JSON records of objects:
......
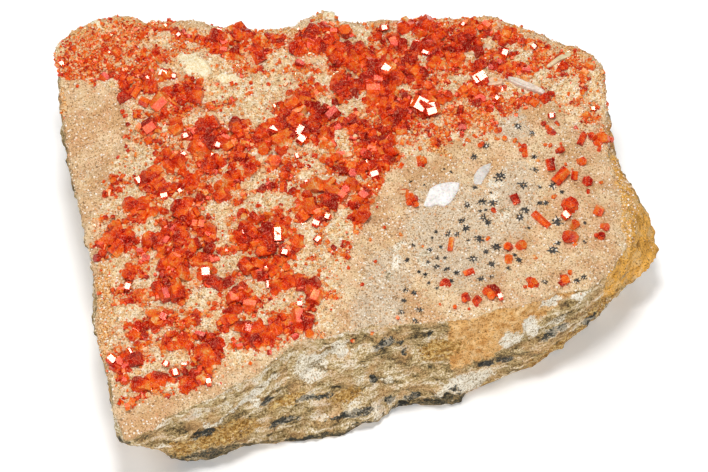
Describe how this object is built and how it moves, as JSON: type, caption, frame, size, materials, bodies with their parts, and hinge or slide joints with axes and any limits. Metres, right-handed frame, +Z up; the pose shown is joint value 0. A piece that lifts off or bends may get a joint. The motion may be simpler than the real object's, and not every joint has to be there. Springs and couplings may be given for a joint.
{
  "type": "vanadinite on matrix",
  "caption": "Loose mineral specimen: a slab of foliated rock with hexagonal orange-red vanadinite crystals on its upper face, resting on a flat underside.",
  "frame": {"origin": "middle of the specimen's box, on the flat face that it rests on", "axes": "+X along the slab's width, +Y from the broken front face to the back, +Z up, out of the crystal-bearing face"},
  "size_m": [0.1115, 0.0909, 0.03],
  "materials": {
    "matrix_stone": "rough, grainy cream and tan rock, olive-brown where broken, ochre on the right rim",
    "vanadinite": "glossy translucent orange-red crystal with an adamantine lustre"
  },
  "bodies": {
    "root": {"cluster_back_01": "vanadinite", "cluster_back_02": "vanadinite", "cluster_back_03": "vanadinite", "cluster_back_04": "vanadinite", "cluster_back_05": "vanadinite", "cluster_back_06": "vanadinite", "cluster_back_07": "vanadinite", "cluster_back_08": "vanadinite", "cluster_back_09": "vanadinite", "cluster_edge": "vanadinite", "cluster_front_01": "vanadinite", "cluster_front_02": "vanadinite", "cluster_front_03": "vanadinite", "cluster_front_04": "vanadinite", "cluster_front_05": "vanadinite", "cluster_front_06": "vanadinite", "cluster_front_07": "vanadinite", "cluster_low_01": "vanadinite", "cluster_low_02": "vanadinite", "cluster_low_03": "vanadinite", "cluster_middle_01": "vanadinite", "cluster_middle_02": "vanadinite", "cluster_middle_03": "vanadinite", "cluster_middle_04": "vanadinite", "cluster_middle_05": "vanadinite", "cluster_middle_06": "vanadinite", "cluster_middle_07": "vanadinite", "cluster_middle_08": "vanadinite", "cluster_middle_09": "vanadinite", "cluster_middle_10": "vanadinite", "cluster_middle_11": "vanadinite", "cluster_middle_12": "vanadinite", "cluster_orange": "vanadinite", "cluster_red": "vanadinite", "crystal_01": "vanadinite", "crystal_02": "vanadinite", "crystal_03": "vanadinite", "crystal_04": "vanadinite", "crystal_05": "vanadinite", "crystal_06": "vanadinite", "crystal_07": "vanadinite", "crystal_08": "vanadinite", "crystal_09": "vanadinite", "crystal_10": "vanadinite", "crystal_11": "vanadinite", "crystal_12": "vanadinite", "crystal_13": "vanadinite", "crystal_14": "vanadinite", "crystal_15": "vanadinite", "crystal_16": "vanadinite", "matrix": "matrix_stone", "pair_groove": "vanadinite", "pair_rim": "vanadinite", "prism_groove": "vanadinite", "prism_large": "vanadinite", "prism_long": "vanadinite", "prism_low": "vanadinite", "prism_rim": "vanadinite", "prism_upright": "vanadinite", "rosette_right": "vanadinite"}
  },
  "joints": []
}
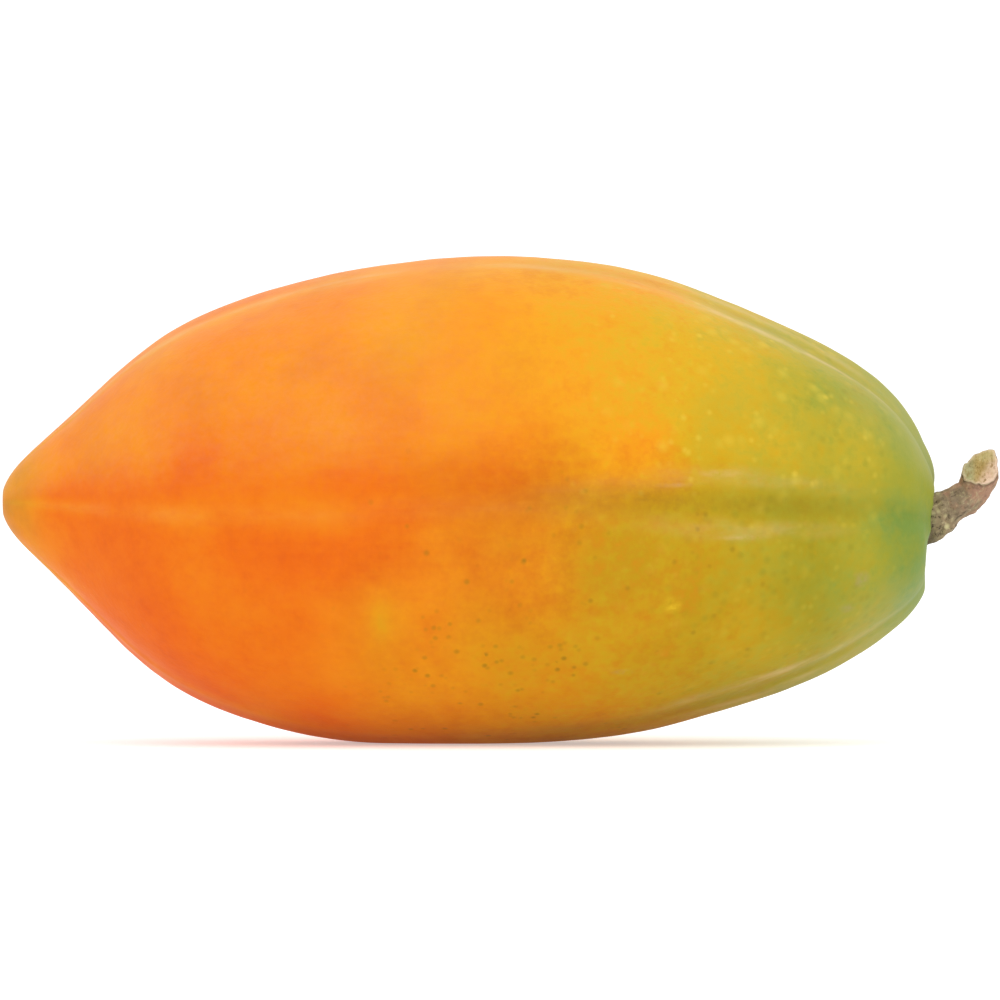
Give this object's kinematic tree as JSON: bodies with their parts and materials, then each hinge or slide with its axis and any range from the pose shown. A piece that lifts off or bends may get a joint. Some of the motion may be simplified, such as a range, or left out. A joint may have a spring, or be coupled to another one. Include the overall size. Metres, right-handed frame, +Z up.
{
  "type": "papaya",
  "caption": "Whole ripe papaya lying on its side: a long five-lobed fruit with a blunt pointed tip and a short bent stalk stub at the other end.",
  "frame": {"origin": "on the resting surface, under the middle of the bounding box of fruit and stalk", "axes": "+X along the fruit's axis from its pointed blossom tip towards the stalk, +Z up, -Y the front"},
  "size_m": [0.2888, 0.1418, 0.1408],
  "materials": {
    "papaya_skin": "satin",
    "stalk_bark": "matte"
  },
  "bodies": {
    "root": {"fruit": "papaya_skin", "stem": "stalk_bark"}
  },
  "joints": []
}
......
[Do this] Reproduce exactly the line that holds "Give this object's", then every line after it, ending with the final line of the records above.

[Task response]
Give this object's kinematic tree as JSON: bodies with their parts and materials, then each hinge or slide with its axis and any range from the pose shown. A piece that lifts off or bends may get a joint. Some of the motion may be simplified, such as a range, or left out. A joint may have a spring, or be coupled to another one. Include the overall size. Metres, right-handed frame, +Z up.
{
  "type": "papaya",
  "caption": "Whole ripe papaya lying on its side: a long five-lobed fruit with a blunt pointed tip and a short bent stalk stub at the other end.",
  "frame": {"origin": "on the resting surface, under the middle of the bounding box of fruit and stalk", "axes": "+X along the fruit's axis from its pointed blossom tip towards the stalk, +Z up, -Y the front"},
  "size_m": [0.2888, 0.1418, 0.1408],
  "materials": {
    "papaya_skin": "satin",
    "stalk_bark": "matte"
  },
  "bodies": {
    "root": {"fruit": "papaya_skin", "stem": "stalk_bark"}
  },
  "joints": []
}